## Available data
- - - -

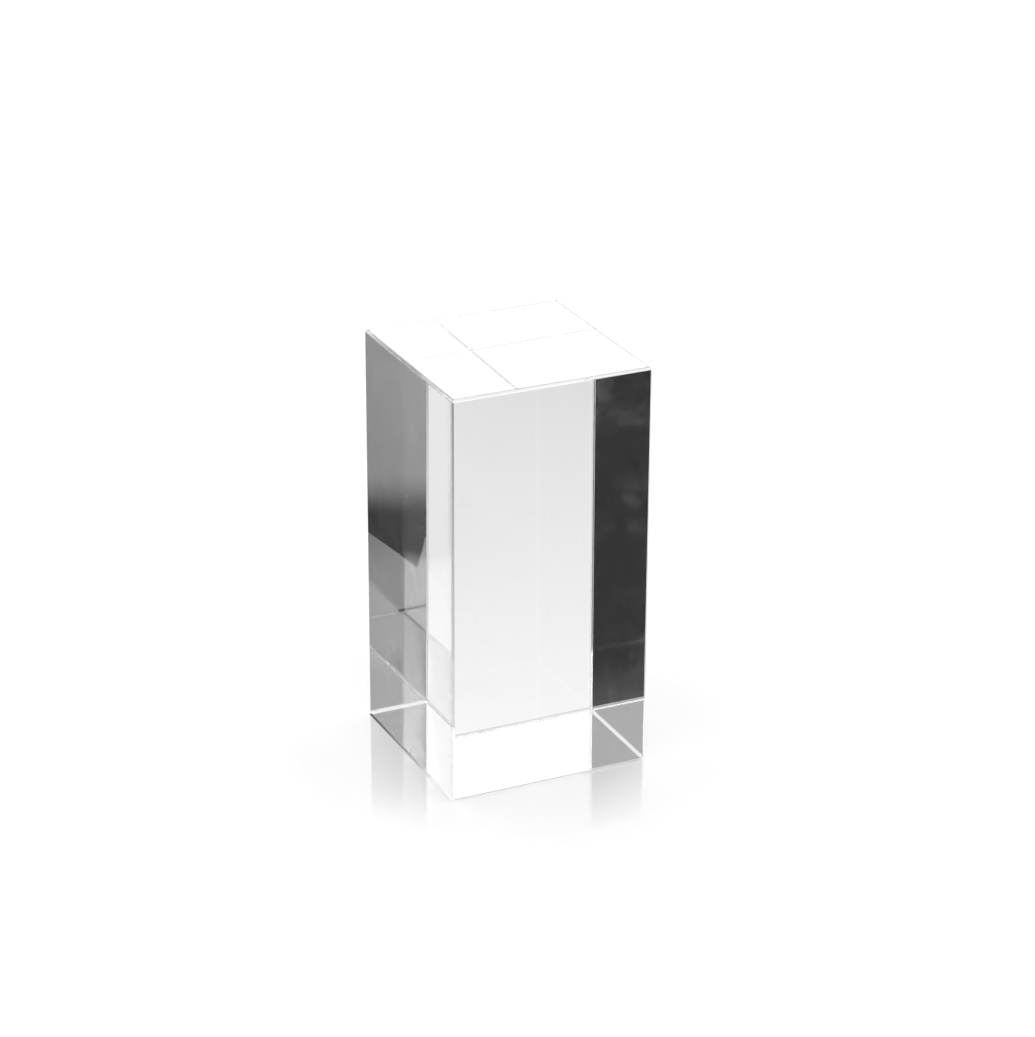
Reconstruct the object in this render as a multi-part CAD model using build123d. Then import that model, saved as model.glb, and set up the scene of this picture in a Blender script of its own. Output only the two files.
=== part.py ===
from build123d import *

import os

# Solid acrylic display block.
#
# A square prism of clear cast acrylic (PMMA), sawn from thick cast sheet, with six diamond-polished
# faces and a small polished chamfer on every edge. It is one piece of material: nothing is glued,
# screwed or inserted, and it can stand on any of its faces.
#
# Frame: millimetres, +Z up. The origin is the centre of the face that the block stands on.
# -Y is the front face and +Z the face that carries the exhibit.

# Driving dimensions. Each one can be changed by itself.
WIDTH = 50.0  # along X
DEPTH = 50.0  # along Y
HEIGHT = 100.0  # along Z, from the face it stands on to the face that carries the exhibit
EDGE_BREAK = 0.5  # leg of the 45 degree chamfer on all twelve edges


def acrylic_block():
    """The prism, standing on the XY plane, with a chamfer on every edge."""
    blank = Box(WIDTH, DEPTH, HEIGHT, align=(Align.CENTER, Align.CENTER, Align.MIN))
    return chamfer(blank.edges(), length=EDGE_BREAK)


# The block is the only physical piece, so there is one node.
NODES = {"acrylic_block": acrylic_block}


def main():
    """Builds each node's solid and writes it to parts/NODE.step."""
    os.makedirs("parts", exist_ok=True)
    for name, make_solid in NODES.items():
        export_step(make_solid(), f"parts/{name}.step")


if __name__ == "__main__":
    main()
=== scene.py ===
"""Builds a solid cast acrylic display block, its materials and a small studio table.

Everything is in metres in the CAD frame's own axes: +Z up, -Y the front, and the origin under the
block's middle.
"""

import math

import bpy
import numpy as np
from bpy.props import FloatProperty, FloatVectorProperty, PointerProperty
from mathutils import Matrix, Vector


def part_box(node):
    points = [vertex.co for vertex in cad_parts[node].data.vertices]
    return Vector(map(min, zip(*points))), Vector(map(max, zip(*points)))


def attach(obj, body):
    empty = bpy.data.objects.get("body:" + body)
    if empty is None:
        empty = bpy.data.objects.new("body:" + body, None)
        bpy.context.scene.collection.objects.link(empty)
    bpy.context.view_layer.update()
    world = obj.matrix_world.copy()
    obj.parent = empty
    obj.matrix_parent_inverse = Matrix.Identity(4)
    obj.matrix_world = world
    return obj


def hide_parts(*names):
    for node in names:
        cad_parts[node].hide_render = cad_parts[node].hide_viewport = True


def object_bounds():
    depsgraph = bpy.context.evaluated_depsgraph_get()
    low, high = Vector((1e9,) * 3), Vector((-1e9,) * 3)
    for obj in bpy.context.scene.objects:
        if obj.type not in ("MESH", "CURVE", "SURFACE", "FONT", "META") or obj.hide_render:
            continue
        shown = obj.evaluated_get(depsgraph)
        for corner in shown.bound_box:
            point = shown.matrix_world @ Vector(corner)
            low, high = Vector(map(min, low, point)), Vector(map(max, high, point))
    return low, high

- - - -

## Work to be completed
Print exactly the run of lines that starts at the line with "# The block" and ends at the line with "Vector(map(max, high, point))". Leave out every other line.

## Complete response
# The block is the only physical piece, so there is one node.
NODES = {"acrylic_block": acrylic_block}


def main():
    """Builds each node's solid and writes it to parts/NODE.step."""
    os.makedirs("parts", exist_ok=True)
    for name, make_solid in NODES.items():
        export_step(make_solid(), f"parts/{name}.step")


if __name__ == "__main__":
    main()
=== scene.py ===
"""Builds a solid cast acrylic display block, its materials and a small studio table.

Everything is in metres in the CAD frame's own axes: +Z up, -Y the front, and the origin under the
block's middle.
"""

import math

import bpy
import numpy as np
from bpy.props import FloatProperty, FloatVectorProperty, PointerProperty
from mathutils import Matrix, Vector


def part_box(node):
    points = [vertex.co for vertex in cad_parts[node].data.vertices]
    return Vector(map(min, zip(*points))), Vector(map(max, zip(*points)))


def attach(obj, body):
    empty = bpy.data.objects.get("body:" + body)
    if empty is None:
        empty = bpy.data.objects.new("body:" + body, None)
        bpy.context.scene.collection.objects.link(empty)
    bpy.context.view_layer.update()
    world = obj.matrix_world.copy()
    obj.parent = empty
    obj.matrix_parent_inverse = Matrix.Identity(4)
    obj.matrix_world = world
    return obj


def hide_parts(*names):
    for node in names:
        cad_parts[node].hide_render = cad_parts[node].hide_viewport = True


def object_bounds():
    depsgraph = bpy.context.evaluated_depsgraph_get()
    low, high = Vector((1e9,) * 3), Vector((-1e9,) * 3)
    for obj in bpy.context.scene.objects:
        if obj.type not in ("MESH", "CURVE", "SURFACE", "FONT", "META") or obj.hide_render:
            continue
        shown = obj.evaluated_get(depsgraph)
        for corner in shown.bound_box:
            point = shown.matrix_world @ Vector(corner)
            low, high = Vector(map(min, low, point)), Vector(map(max, high, point))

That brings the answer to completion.